L’Uomo d’Acciaio inizia raccontando le origini del personaggio: sul pianeta Krypton, destinato al collasso, dove Jor-El (Russel Crowe) sceglie di mandare il figlio sulla Terra per salvarlo, sfidando l’autorità del generale Zod. Giunto sulla Terra il piccolo Kal viene adottato dalla famiglia Kent e qui emerge la prima anomalia positiva del film: i supereroi con superproblemi sono sempre stati il motto di casa Marvel, la chiave del successo che rendeva più umani i personaggi agli occhi del pubblico. Di Superman (targato DC Comics) si è sempre detto che era il meno coinvolgente: alieno, invincibile, perfetto, privo di difetti.

Che superproblemi potrebbe avere un essere del genere? Forse l’integrazione. La consapevolezza dei suoi poteri e della sua diversità sin dall’infanzia e il timore di mostrarsi ai suoi coetanei, la paura di essere rifiutato e l’isolamento. Toccanti flashback, in cui compare Papà Kent (Kevin Costner), accompagnano un Clark (Henry Cavill) alle prime armi, desideroso di salvare vite umane dopo non esser riuscito a salvare il padre adottivo.

La pellicola si sofferma su diversi aspetti, raccontando con cura le origini, le scelte e le motivazioni del protagonista ma anche della sua nemesi. Quando il Generale Zod (Michael Shannon) arriva sulla terra, dopo l’esilio che lo aveva salvato dalla distruzione di Krypton, il suo ruolo di “cattivo” emerge poco alla volta, giustificando la sua natura tirannica in maniera più interessante dell’esser “semplicemente cattivo” con cui sovente i film motivano gli antagonisti. Lois Lane (Amy Adams), forse è un pò troppo “prezzemolina”, finendo per comparire sulla scena anche quando non dovrebbe e costruendo in maniera affrettata il suo rapporto con Superman. Tuttavia il personaggio mantiene a sufficienza l’ intraprendenza e la verve che la caratterizzano.
Nel corso del film non manca l’azione, tanta e spettacolare, con quel picco di catastrofismo che sarebbe logico aspettarsi quando fanno a botte personaggi con la forza di smuovere montagne. In particolare è innegabile la grande cura e originalità nel design e nella rappresentazione della tecnologia Kryptoniana, che aggiunge identità al tutto. I dialoghi e l’atmosfera, perfettamente calzanti al personaggio, fanno il resto.
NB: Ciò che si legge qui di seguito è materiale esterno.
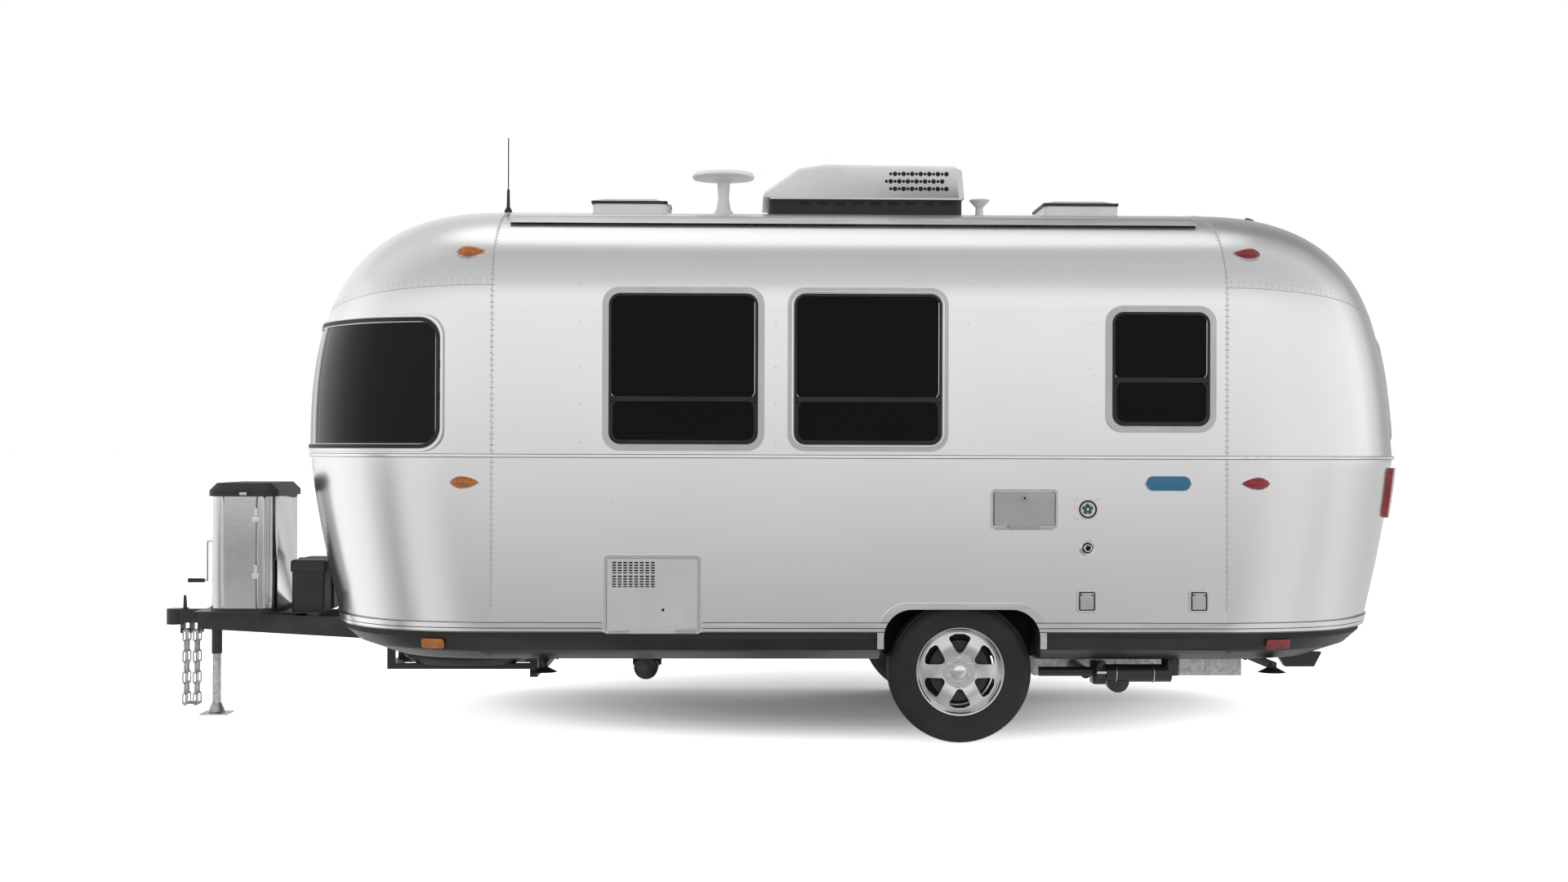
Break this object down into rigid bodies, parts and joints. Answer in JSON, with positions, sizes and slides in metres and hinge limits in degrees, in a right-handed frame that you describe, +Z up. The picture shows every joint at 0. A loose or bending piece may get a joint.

Superman: l’Uomo d’Acciaio è  un raro caso di film supereroistico che merita in pieno questa definizione. Riunisce tutti gli elementi chiave del genere, puntando ad una forte epicità, preferendo la caratterizzazione dei personaggi anziché rincorrere risate facili per piacere al pubblico, e senza rinunciare a scene entusiasmanti (come il combattimento aereo tra Superman e Zod) e registicamente perfette.
Forse la soluzione della Dc Comics è preferibile: cadenza di film più diluita, anzichè le 3 o 4 pellicole Marvel a cadenza annuale che rischiano di inflazionare il genere, ma con più attenzione alla qualità.